Gisella Perl

Gisella Perl

Gisella Perl was born into a Jewish family in Hungary in 1907, and aspired to medical school despite the reluctance of her father who did not want her to lose her Jewish faith in a secular medical curriculum, who stated, "I do not want my daughter to lose her faith and break away from Judaism.''

Wishing to obey her father, Gisella prayed, and presented her father with the prayer book months later, stating, ''I swear on this book that wherever life will take me, under whatever circumstances, I shall always remain a good, true Jew.'' That said, her father gave his blessing for his daughter to enroll in the medical school.

Perl graduated from the medical school, married a surgeon, and worked as a a gynecologist in Máramarossziget until her family was loaded into cattle cars, without food or water for eight days and deported to Auschwitz in 1944. The Nazis spared Gisella’s life because of her medical credentials, and granted her gainful employment as a physician at Auschwitz, even working directly with the infamous Dr. Josef Mengele.

"I treated patients with my voice, telling them beautiful stories, telling them that one day we would have birthdays again, that one day we would sing again,” Dr. Perl explained. “I didn't know when it was Rosh Hashanah, but I had a sense of it when the weather turned cool. So I made a party with the bread, margarine, and dirty pieces of sausage we received for meals. I said tonight will be the new year; tomorrow a better year will come.''

However, Dr. Mengele had some other ideas on how patients were to be treated.

"Dr. Mengele told me that it was my duty to report every pregnant woman to him. He said that they would go to another camp for better nutrition, even for milk. So women began to run directly to him, telling him, 'I am pregnant.' I learned that they were all taken to the research block to be used as guinea pigs, and then two lives would be thrown into the crematorium.

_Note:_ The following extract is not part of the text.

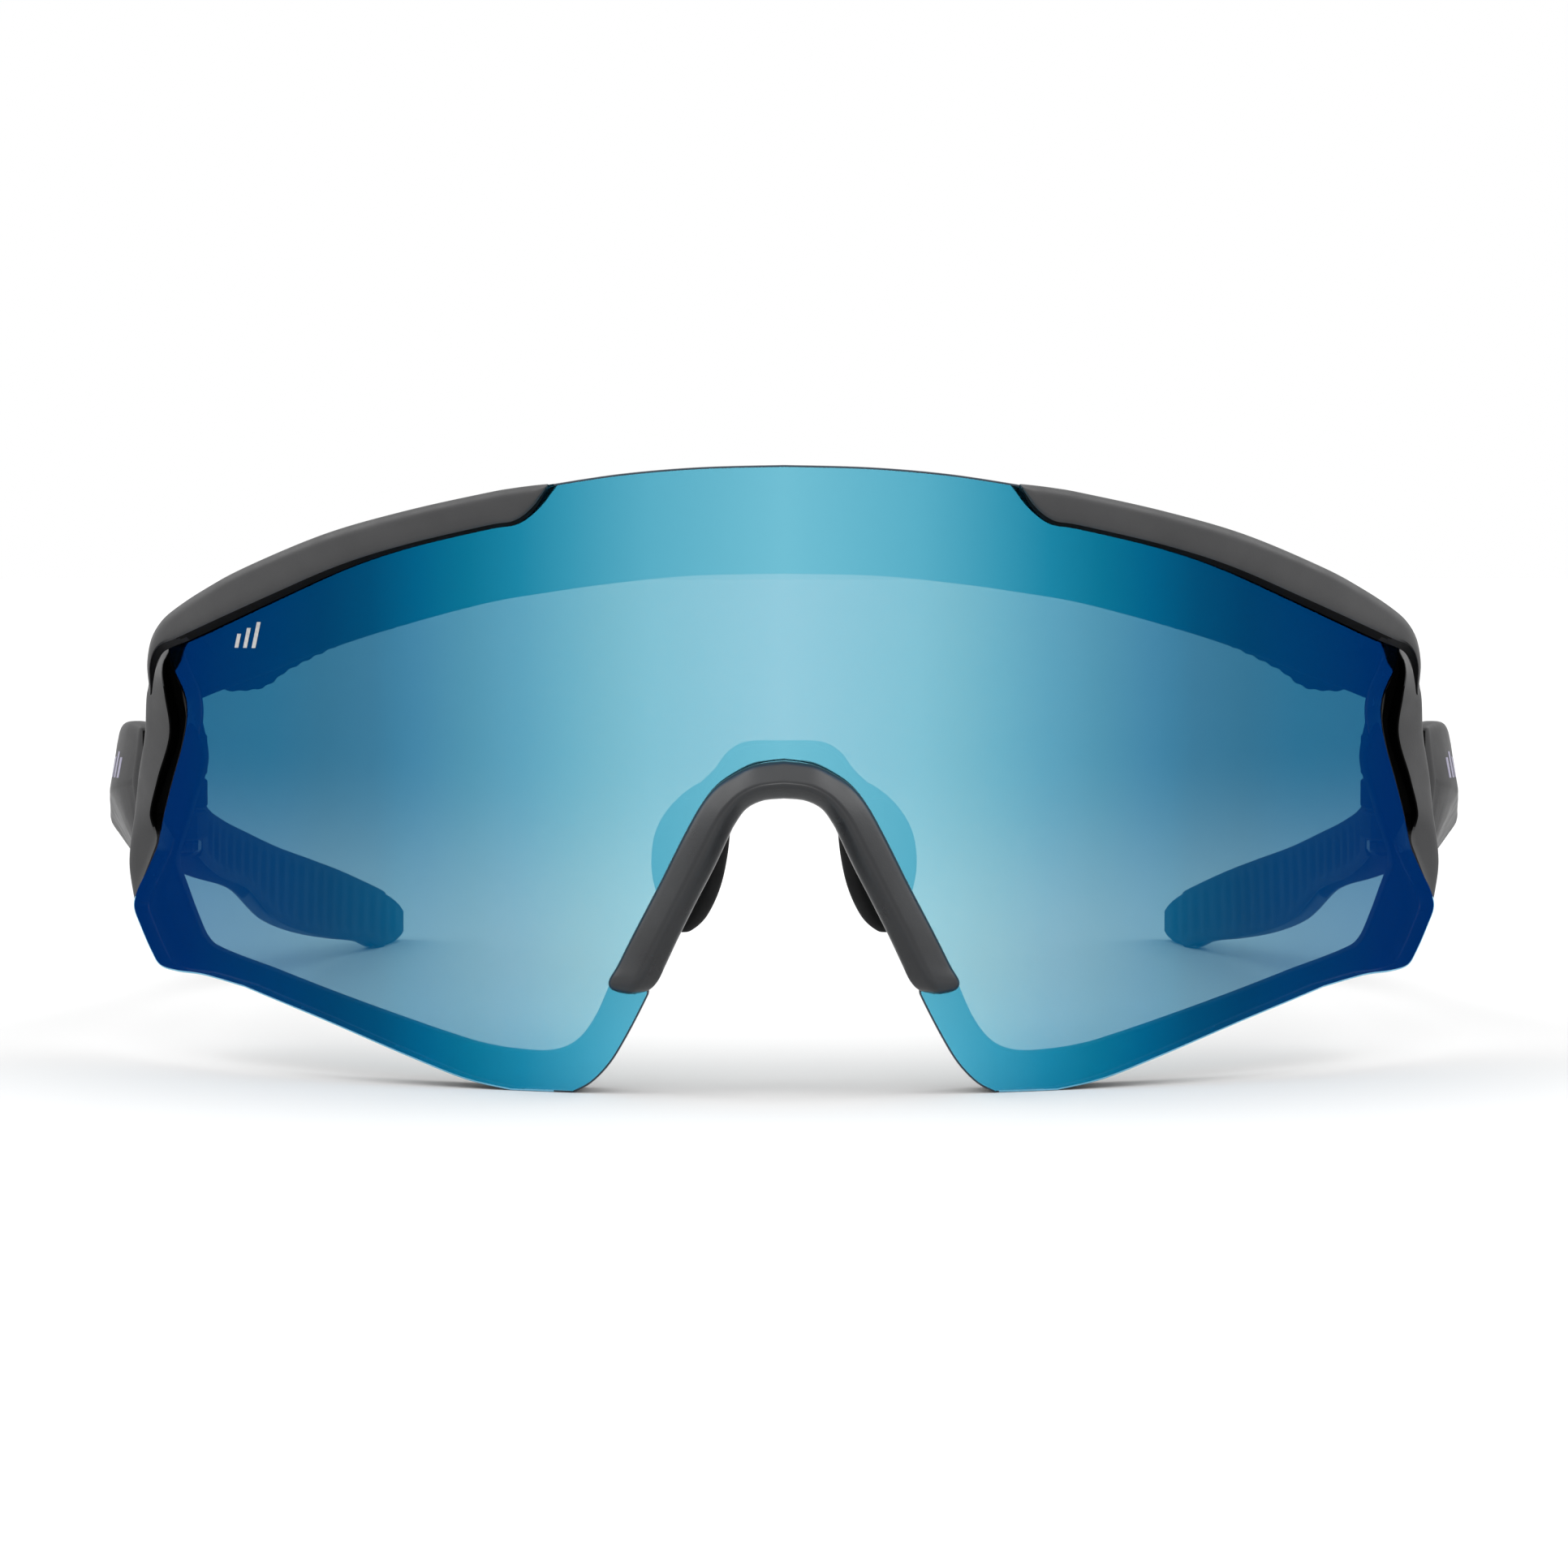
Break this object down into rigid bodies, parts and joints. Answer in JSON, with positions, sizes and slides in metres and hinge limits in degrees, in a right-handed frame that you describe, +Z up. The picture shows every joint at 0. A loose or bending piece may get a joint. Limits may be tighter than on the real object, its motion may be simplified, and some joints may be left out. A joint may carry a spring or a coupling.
{
  "type": "wraparound sport sunglasses",
  "caption": "Wraparound shield sunglasses with a full rim behind the lens, brow covers, a nose piece with flexing pads and folding temples with ribbed rubber grips.",
  "frame": {"origin": "middle of the bounding box in X and Y, at the table the open glasses stand on", "axes": "+X to the wearer's left, +Y from the lens back along the temples, +Z up"},
  "size_m": [0.15, 0.1676, 0.0609],
  "materials": {
    "frame_plastic": "fine matte moulded nylon",
    "lens_mirror": "cyan to navy mirror coating on tinted polycarbonate",
    "soft_rubber": "matte moulded rubber, ribbed where it grips",
    "clip_plastic": "satin moulded plastic",
    "screw_steel": "turned stainless steel"
  },
  "bodies": {
    "front": {"frame_front": "frame_plastic", "shield_lens": "lens_mirror", "brow_cover_left": "frame_plastic", "brow_cover_right": "frame_plastic", "brow_pad_left": "soft_rubber", "brow_pad_right": "soft_rubber", "nose_clip": "clip_plastic", "nose_saddle": "soft_rubber", "hinge_screw_left": "screw_steel", "hinge_screw_right": "screw_steel", "hinge_nut_left": "screw_steel", "hinge_nut_right": "screw_steel"},
    "left_temple": {"temple_left": "frame_plastic", "temple_grip_left": "soft_rubber", "hinge_bush_left": "screw_steel"},
    "right_temple": {"temple_right": "frame_plastic", "temple_grip_right": "soft_rubber", "hinge_bush_right": "screw_steel"},
    "left_nose_pad": {"nose_pad_left": "soft_rubber"},
    "right_nose_pad": {"nose_pad_right": "soft_rubber"}
  },
  "joints": [
    {"name": "left_temple_fold", "type": "hinge", "parent": "front", "child": "left_temple", "pos_m": [0.0647, -0.0343, 0.027], "axis": [0, 0, 1], "range_deg": [0, 92]},
    {"name": "right_temple_fold", "type": "hinge", "parent": "front", "child": "right_temple", "pos_m": [-0.0647, -0.0343, 0.027], "axis": [0, 0, -1], "range_deg": [0, 80]},
    {"name": "left_nose_pad_flex", "type": "hinge", "parent": "front", "child": "left_nose_pad", "pos_m": [0.0082, -0.0709, 0.027], "axis": [0, -1, 0], "range_deg": [0, 7], "stiffness_Nm_per_rad": 0.05},
    {"name": "right_nose_pad_flex", "type": "hinge", "parent": "front", "child": "right_nose_pad", "pos_m": [-0.0082, -0.0709, 0.027], "axis": [0, 1, 0], "range_deg": [0, 7], "stiffness_Nm_per_rad": 0.05}
  ]
}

I decided that never again would there be a pregnant woman in Auschwitz...no one will ever know what it meant to me to destroy those babies, but if I had not done it, both mother and child would have been cruelly murdered.''

Dr. Perl sympathized with the women, and did not want to see female prisoners executed for being pregnant, so she reluctantly made the decision to abort babies to save the mothers. No medical equipment or anesthesia was used; the procedure was often performed on the dirty barrack floors. The procedure broke through the amniotic sac and manually dilated the cervix to induce labor, and the premature infant, not developed enough in most cases to sustain life outside of the mother’s womb, perished within minutes.

“Dr. Mengele asked Dr. Perl for the women who were in the early stages,” another female prisoner reported after the war. “He wanted to do experiments with the babies. But Dr. Perl, at the risk of her life, took the pregnant women out in the middle of the night with my mother to perform abortions, so as not to put the mothers in the hands of Dr. Mengele, giving them a chance to survive.”

”I only remember one child being born there. Dr. Mengele cared for the mother until the end of the pregnancy, and a healthy baby was born. He gave it one month with the mother. He bought it clothes and nappies. Then he realized this was no place for a baby, saying it’s better to take it to the 'children’s hospital.’

“Because I was the lieferant, he gave me the baby to take it to the gate. I heard him tell the mother that ‘the ambulance will come to take the baby.’ When I got to the gate, the guard told me to throw the baby on the floor. I put the baby on the floor. When I came back the mother asked me frantically ‘what happened to my baby?’ And I told her the nurses came to take it. But I knew the baby was no longer alive.”

"The greatest crime in Auschwitz was to be pregnant,'' Dr. Perl recalled after the war. Yet, she was committed to her cause to save the women of the camp against the orders of her superiors, despite being an inmate herself, “...in the night, on a dirty floor, using only my dirty hands...hundreds of times I had premature deliveries.”

Dr. Perl was later transferred to Bergen-Belsen; she ultimately survived the concentration camps. Never wanting to murder another baby, Dr. Perl was originally hesitant to resume her medical practice after the war, wanting to be a witness to the horrors of the Holocaust and human life, but did come to peace with those terrible years and eventually resumed her practice. She worked with family planning physicians and mothers struggling with infertility in the years after the war at Mount Sinai Hospital in New York before moving to Israel. Every time she entered the delivery room, she prayed, “God, you owe me a life, a living baby.”

“It was worthwhile to live. God has rewarded me. He rewards me even more now,” she reflected.